▶ _Exercise_
Reproduce exactly, and only, the lines running from the start of the entries below to the line containing "GAP = 0.0003".

++++++++++

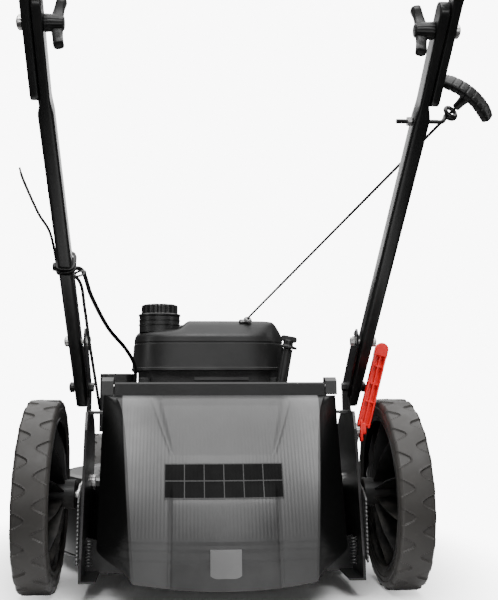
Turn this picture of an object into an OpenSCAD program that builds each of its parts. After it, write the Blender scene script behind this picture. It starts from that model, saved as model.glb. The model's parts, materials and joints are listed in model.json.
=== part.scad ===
// Push lawn mower with a rear door, a two-part folding handle and a recoil start engine.
// Seen from behind: +X is the operator's right, +Y is forwards and +Z is up.
// The origin is on the ground, below the middle of the rear axle line.

/* [Wheels] */
// Diameter of a rear wheel
rear_wheel_d = 280; // [240:5:320]
// Width of a rear tread
rear_tread_w = 50; // [40:1:60]
// Distance between the middles of the rear treads
rear_track = 538; // [530:2:600]
// Diameter of a front wheel
front_wheel_d = 200; // [165:5:210]
// Width of a front tread
front_tread_w = 44; // [36:1:50]
// Distance between the middles of the front treads
front_track = 462; // [456:2:540]
// Distance between the front and rear axles
wheelbase = 612; // [600:2:700]
// Diameter of an axle stub
axle_d = 12; // [10:0.5:16]
// Distance from a crank's pivot back to its wheel's axle
crank_arm = 75; // [60:1:90]

/* [Deck] */
// Outer radius of the round blade housing
bell_r = 282; // [276:1:340]
// Height of the blade housing's top
bell_top = 158; // [140:1:190]
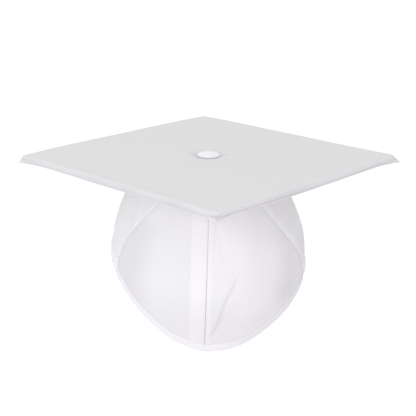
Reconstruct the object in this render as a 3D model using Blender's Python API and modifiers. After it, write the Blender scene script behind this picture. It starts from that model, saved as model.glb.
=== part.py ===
"""Graduation cap: a stiff square board covered in fabric, a covered button at its
centre, and a soft crown with a pointed front hem and a gathered, elastic back.

Frame: metres, +Z up. The origin is the centre of the head opening. The front of
the cap (the point of the crown) faces -Y, and the board's diagonals lie along X
and Y. Angles round the crown start at the front (-Y) and grow towards +X.
"""

import math

import bmesh
import bpy
from mathutils import Matrix, Vector

# ---------------------------------------------------------------- dimensions
GAP = 0.0003               # clearance between pieces that touch

BOARD_SIDE = 0.241         # a nine and a half inch board
BOARD_TOP = 0.102          # height of the board's upper face over the head opening
BOARD_CORNER = 0.0035      # corner radius of the covered board
CORE_THICK = 0.0020        # stiff insert
COVER_THICK = 0.0007       # cover fabric
COVER_EDGE_ROUND = 0.0011  # rounding of the cover over the board's upper edge
UNDER_FIELD = 0.080        # radius of the ring of under cover that the crown seam draws up
UNDER_LIFT = 0.00015       # how far it is drawn up
SEAM_LIP = 0.0003          # the under cover stands out past the edge by this much
EAR = 0.0021               # extra at each corner where the edge seams are turned out
EAR_LENGTH = 0.016         # length along the edge over which an ear grows

CLOTH = 0.0009             # crown cloth
SEAM_RADIUS = 0.064        # where the crown is sewn to the board
FLANGE = 0.008             # crown seam allowance, turned in flat under the board
SWELL = 0.028              # growth in radius from the seam to the widest level
SWELL_HEIGHT = 0.087       # height over which the crown swells
DEPTH_RATIO = 0.035        # the opening is this much deeper than wide
TUCK = 0.0065              # how the front point curls in below the widest level
GATHER = 0.005             # how far the elastic draws the back in

SIDE_HEM = 0.004           # hem height at the sides
BACK_HEM = 0.000           # hem height at the centre back
POINT_DROP = 0.0537        # the front point hangs this far below the side hem
HEM_SKEW = 0.0088          # the right side hangs lower and the left side higher

TWIST_TOP = -0.9           # the crown is sewn on turned by this much against the board, degrees
TWIST_POINT = -2.2         # and its cloth turns this much more down to the front point
TWIST_HEIGHT = 0.150

SIDE_SEAM_LEFT = (20.9, 87.0, -44.0)   # angle of the left side seam down the crown, degrees: at the board, its run, its bend
SIDE_SEAM_RIGHT = (25.4, 72.9, -21.2)  # the same for the right side seam
SEAM_GAP_ANGLE = 0.16      # half the clearance at a seam, degrees

FRONT_COLUMNS, FRONT_ROWS = 12, 10
BACK_COLUMNS, BACK_ROWS = 16, 9

BINDING_HEIGHT = 0.0070
BINDING_THICK = 0.0008
CASING_HEIGHT = 0.0140
CASING_THICK = 0.0007
CASING_CLEAR = 0.0007      # the gathered back stands off its casing by this much
ELASTIC_WIDTH = 0.0100
ELASTIC_THICK = 0.0012
STAY_LEFT, STAY_RIGHT = 0.014, 0.005
STAY_THICK = 0.0006
THREAD = 0.0003            # thread radius

BUTTON_RADIUS = 0.0105
BUTTON_FIELD = 0.028       # half-width of the part of the cover that the button draws down
BUTTON_DENT_HALF = 0.018   # half-width of the flat floor of that dent
BUTTON_DENT = 0.0013          # depth of the dent
BUTTON_HEIGHT = 0.0036
PRONG_HOLE = 0.0024
PRONG_WIDTH = 0.0030
PRONG_THICK = 0.0005
PRONG_REACH = 0.0085
WASHER_RADIUS = 0.0070
WASHER_THICK = 0.0005

LABEL_WIDTH, LABEL_HEIGHT, LABEL_THICK = 0.030, 0.020, 0.0005

# heights that follow from the stack of the board
CORE_TOP = BOARD_TOP - COVER_THICK - BUTTON_DENT - GAP
CORE_BOTTOM = CORE_TOP - CORE_THICK
UNDER_TOP = CORE_BOTTOM - GAP
UNDER_BOTTOM = UNDER_TOP - COVER_THICK
CROWN_TOP = UNDER_BOTTOM - GAP

# ------------------------------------------------------------------- scene
for old in list(bpy.data.objects):
    bpy.data.objects.remove(old, do_unlink=True)

parts = bpy.data.collections.new("graduation_cap")
cutters = bpy.data.collections.new("cutters")
bpy.context.scene.collection.children.link(parts)
bpy.context.scene.collection.children.link(cutters)


def material(name, colour, roughness, metallic=0.0):
    mat = bpy.data.materials.new(name)
    mat.use_nodes = True
    shader = mat.node_tree.nodes["Principled BSDF"]
    shader.inputs["Base Color"].default_value = (*colour, 1.0)
    shader.inputs["Roughness"].default_value = roughness
    shader.inputs["Metallic"].default_value = metallic
    return mat


WHITE = (0.80, 0.79, 0.81)
BRIGHT = (0.86, 0.85, 0.88)


def dress(obj, colour=WHITE, roughness=0.75, metallic=0.0, smooth=True):
    obj.data.materials.append(material(obj.name, colour, roughness, metallic))
    if smooth and obj.type == "MESH":
        obj.data.shade_smooth()
        obj.data.set_sharp_from_angle(angle=math.radians(40))
    return obj


def mesh_object(name, mesh_data, **look):
    obj = bpy.data.objects.new(name, mesh_data)
    parts.objects.link(obj)
    return dress(obj, **look)


def from_bmesh(name, bm, **look):
    mesh_data = bpy.data.meshes.new(name)
    bm.to_mesh(mesh_data)
    bm.free()
    return mesh_object(name, mesh_data, **look)


# ------------------------------------------------------------ crown surface
def hem_height(angle):
    """Height of the crown's lower edge: a soft V at the front, level at the back."""
    a = math.radians(angle)
    c, s = math.cos(a), math.sin(a)
    skew = -HEM_SKEW * s
    if c < 0:
        return SIDE_HEM + (BACK_HEM - SIDE_HEM) * c * c + skew
    peak = 0.93 * c * c + 0.07 * (1.0 - math.sqrt(s * s + 0.003)) / (1.0 - math.sqrt(0.003))
    return SIDE_HEM - POINT_DROP * peak + skew


def crown_point(angle, height, inset=0.0):
    """A point of the crown's outer surface, moved in by inset along the radius."""
    down = min(1.0, max(0.0, (CROWN_TOP - height) / TWIST_HEIGHT))
    a = math.radians(angle + TWIST_TOP + TWIST_POINT * down)
    u = (CROWN_TOP - height) / SWELL_HEIGHT
    x = 1.19 * max(u, 0.0) / 1.03
    swell = 1.03 * x / (1.0 + x ** 5) ** 0.2
    radius = SEAM_RADIUS + SWELL * swell - TUCK * max(0.0, u - 1.0) ** 2
    behind = min(1.0, max(0.0, (abs(wrapped(angle)) - 80.0) / 50.0))
    behind = behind * behind * (3.0 - 2.0 * behind)
    radius -= GATHER * behind * max(0.0, min(u, 1.2)) ** 3
    depth = 1.0 + DEPTH_RATIO * min(1.0, swell)
    radius -= inset
    return Vector((radius * math.sin(a), -radius * depth * math.cos(a), height))


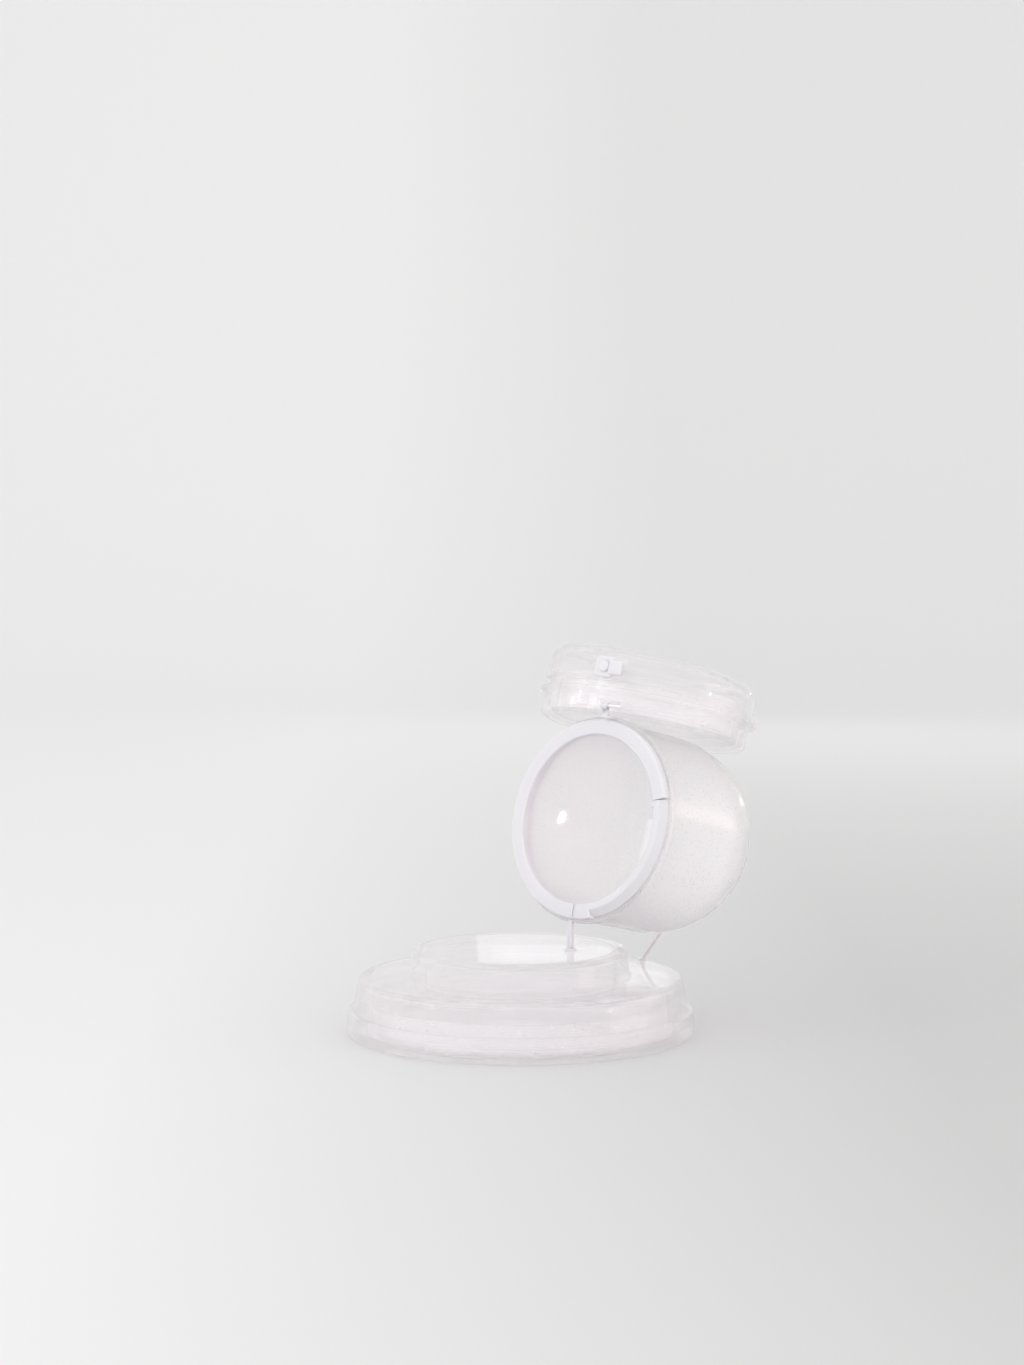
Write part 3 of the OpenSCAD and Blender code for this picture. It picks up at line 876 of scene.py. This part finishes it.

++++++++++

▶ _Solved exercise_
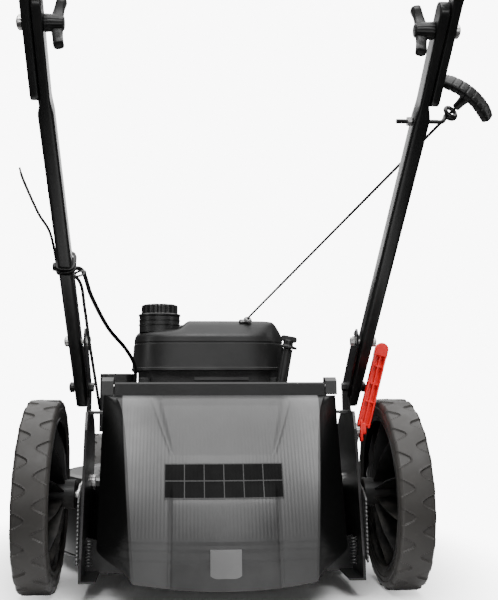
Turn this picture of an object into an OpenSCAD program that builds each of its parts. After it, write the Blender scene script behind this picture. It starts from that model, saved as model.glb. The model's parts, materials and joints are listed in model.json.
=== part.scad ===
// Push lawn mower with a rear door, a two-part folding handle and a recoil start engine.
// Seen from behind: +X is the operator's right, +Y is forwards and +Z is up.
// The origin is on the ground, below the middle of the rear axle line.

/* [Wheels] */
// Diameter of a rear wheel
rear_wheel_d = 280; // [240:5:320]
// Width of a rear tread
rear_tread_w = 50; // [40:1:60]
// Distance between the middles of the rear treads
rear_track = 538; // [530:2:600]
// Diameter of a front wheel
front_wheel_d = 200; // [165:5:210]
// Width of a front tread
front_tread_w = 44; // [36:1:50]
// Distance between the middles of the front treads
front_track = 462; // [456:2:540]
// Distance between the front and rear axles
wheelbase = 612; // [600:2:700]
// Diameter of an axle stub
axle_d = 12; // [10:0.5:16]
// Distance from a crank's pivot back to its wheel's axle
crank_arm = 75; // [60:1:90]

/* [Deck] */
// Outer radius of the round blade housing
bell_r = 282; // [276:1:340]
// Height of the blade housing's top
bell_top = 158; // [140:1:190]
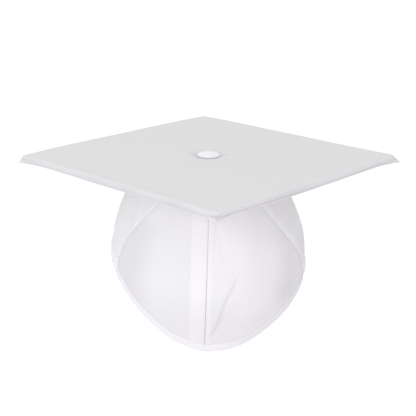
Reconstruct the object in this render as a 3D model using Blender's Python API and modifiers. After it, write the Blender scene script behind this picture. It starts from that model, saved as model.glb.
=== part.py ===
"""Graduation cap: a stiff square board covered in fabric, a covered button at its
centre, and a soft crown with a pointed front hem and a gathered, elastic back.

Frame: metres, +Z up. The origin is the centre of the head opening. The front of
the cap (the point of the crown) faces -Y, and the board's diagonals lie along X
and Y. Angles round the crown start at the front (-Y) and grow towards +X.
"""

import math

import bmesh
import bpy
from mathutils import Matrix, Vector

# ---------------------------------------------------------------- dimensions
GAP = 0.0003               # clearance between pieces that touch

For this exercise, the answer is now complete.